FMI avisa que guerras são panela de pressão prestes a rebentar nos mercados financeiros
O ambiente global marcado por fatores geopolíticos graves e em crescendo - como as várias guerras atualmente em curso (a guerra entre Israel e vários vizinhos do Médio Oriente, a guerra da Rússia/Ucrânia) ou "disputas comerciais" sérias - é algo que, por enquanto, não se está a refletir em mais e muita "volatilidade" nos mercados financeiros, o que, no entender do Fundo Monetário Internacional (FMI), é mau sinal, "preocupa bastante". Parece algo que está a acumular e a ganhar força. Até quando, não se sabe.
Segundo um novo estudo, publicado esta terça-feira, o FMI sinaliza que se estão a acumular pressões cada vez maiores que, não sendo abordadas e travadas pelos responsáveis financeiros e políticos, podem acabar em novas explosões financeiras, em choques até devastadores como no passado recente (recorda-se já 2008, ano de má memória), podem alimentar a prazo movimentos de grande desvalorização de ativos financeiros ("sell-offs").
No novo Relatório sobre a Estabilidade Financeira Global, o FMI faz inclusive um paralelo entre esta fase da História (em que há sinais de "vulnerabilidades" que se estão a acumular) e o tempo que antecedeu a grande crise financeira global de 2008, que foi espoletada pela desvalorização, num ápice, de uma série de ativos financeiros altamente interligados, que teve a sua ignição da derrocada do banco norte-americano Lehman Brothers, na altura um dos maiores e mais respeitados do mundo.
Como uma panela de pressão sob aquecimento, prestes a explodir, ou um barril de pólvora de fácil ignição, neste outono de 2024, um ano volvido sobre o início da guerra de Israel contra Gaza na sequência do massacre de 7 de outubro perpertrado pelo Hamas, o FMI avisa que o mundo de começar a olhar rapidamente para estes fatores de tensão acumulada que podem derrubar novamente a estabilidade financeira que se tentou alcançar no pós-crise de 2008.

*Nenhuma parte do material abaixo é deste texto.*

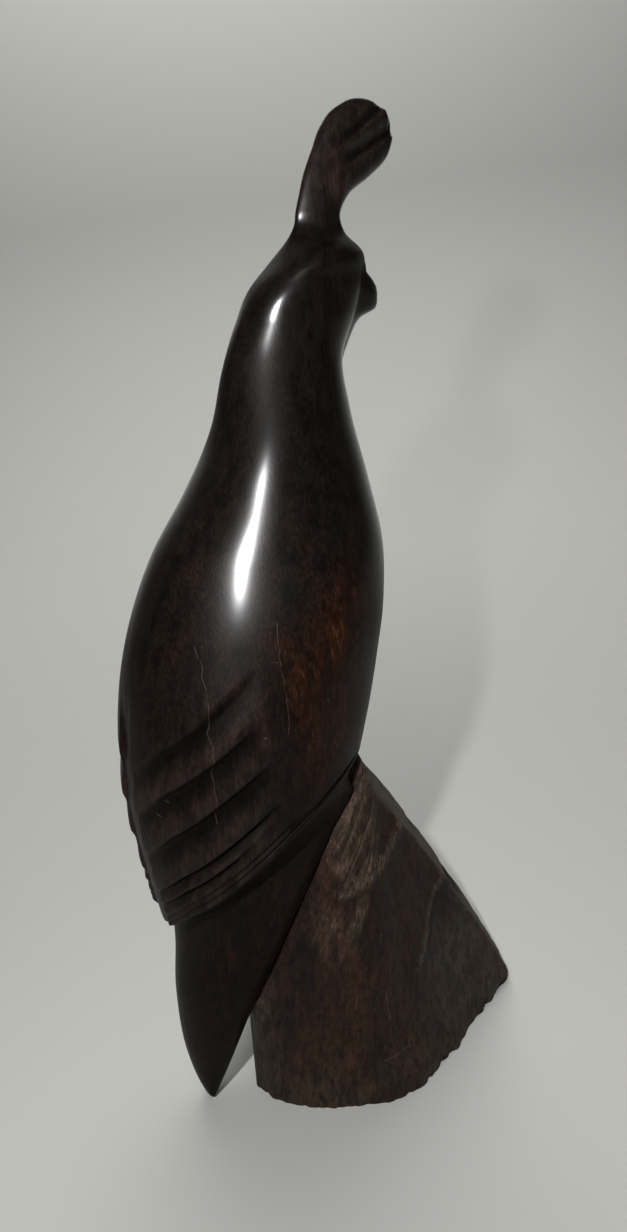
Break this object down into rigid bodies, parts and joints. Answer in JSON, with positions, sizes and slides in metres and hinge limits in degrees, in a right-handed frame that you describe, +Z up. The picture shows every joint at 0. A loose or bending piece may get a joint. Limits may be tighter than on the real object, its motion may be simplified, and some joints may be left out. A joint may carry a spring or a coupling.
{
  "type": "wooden quail carving",
  "caption": "Carved wooden quail standing upright, with a crest, a short beak, folded ribbed wings and a long tail, rising from a rough block of the same dark wood.",
  "frame": {"origin": "a point on the block's flat underside near its middle, in the bird's plane of symmetry", "axes": "+X the way the bird faces, +Y its left side, +Z up"},
  "size_m": [0.1345, 0.0817, 0.3123],
  "materials": {
    "dark_hardwood": "bird polished and waxed to a gloss, block left rasped and matt"
  },
  "bodies": {
    "root": {"quail_carving": "dark_hardwood"}
  },
  "joints": []
}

Chamando a atenção para o que classifica como "preocupações num futuro próximo", o FMI avisa que estão reunidas condições que podem fazer resvalar o mundo para o pior cenário ou para o cenário indesejado de uma nova crise financeira.
"Por um lado, as condições financeiras acomodatícias [expansionistas, com taxas de juro dos bancos centrais novamente a descer, com o dinheiro a ficar mais barato, outra vez] continuaram a aumentar as vulnerabilidades, como por exemplo valorizações elevadas de ativos em todo o mundo, aumento dos níveis de dívida pública e do sector privado e uma maior utilização de alavancagem [incorrer em dívida para pagar dívida] por parte das instituições financeiras, para citar algumas delas", diz o novo trabalho.
Segundo o artigo dos economistas Tobias Adrian, Sheheryar Malik e Jason Wu, que tutelam a área de estudo sobre o sistema financeiro global, no FMI, "tudo isto pode amplificar choques nos sistemas financeiros, no futuro".
Back to 2008?
Pior. O FMI vai mais longe, recuando ao ano de colapso do Lehman Brothers, que sacudiu e amputou em largas partes a ordem financeira global até então estabelecida, precipitando quase todo o mundo numa crise financeira (depois económica e depois de contas públicas) sem precedentes.
"Nós já vimos antes um aumento de vulnerabilidades, sobretudo antes da crise financeira mundial de 2008. A acumulação geralmente é gradual, o que deverá dar tempo aos decisores políticos para se ajustarem", avisam os especialistas.
Depois as guerras: aquelas onde morre gente e as outras, as comerciais. "A nossa segunda área de preocupação é que existe uma desconexão entre o aumento da incerteza – especialmente relacionada com o aumento dos riscos geopolíticos – e a volatilidade dos mercados financeiros", observa o FMI.
O que o Fundo nota é que, por exemplo, "uma medida padronizada de volatilidade anda muito abaixo das medidas do risco geopolítico". No entender do FMI, "isto indica que os preços dos ativos podem não estar a refletir totalmente o impacto potencial das guerras e das disputas comerciais".
Donde, "tal desconexão torna os choques mais prováveis, porque a elevada tensão geopolítica pode desencadear vendas súbitas nos mercados financeiros e fazer com que a volatilidade volte à medida que a incerteza se instala".
"Neste caso, algumas instituições financeiras [fundos, bancos, etc.] podem ser forçadas a vender ativos ou a procederem a uma desalavancagem dos seus balanços para cumprir exigências de margens ou cumprir regras de risco".
Ainda que estas medidas "possam proteger as instituições individualmente, elas na realidade podem exacerbar as vendas no mercado", conclui o FMI. É o risco sério de vir a alimentar uma bola de neve de proporção gigantesca e global, basicamente.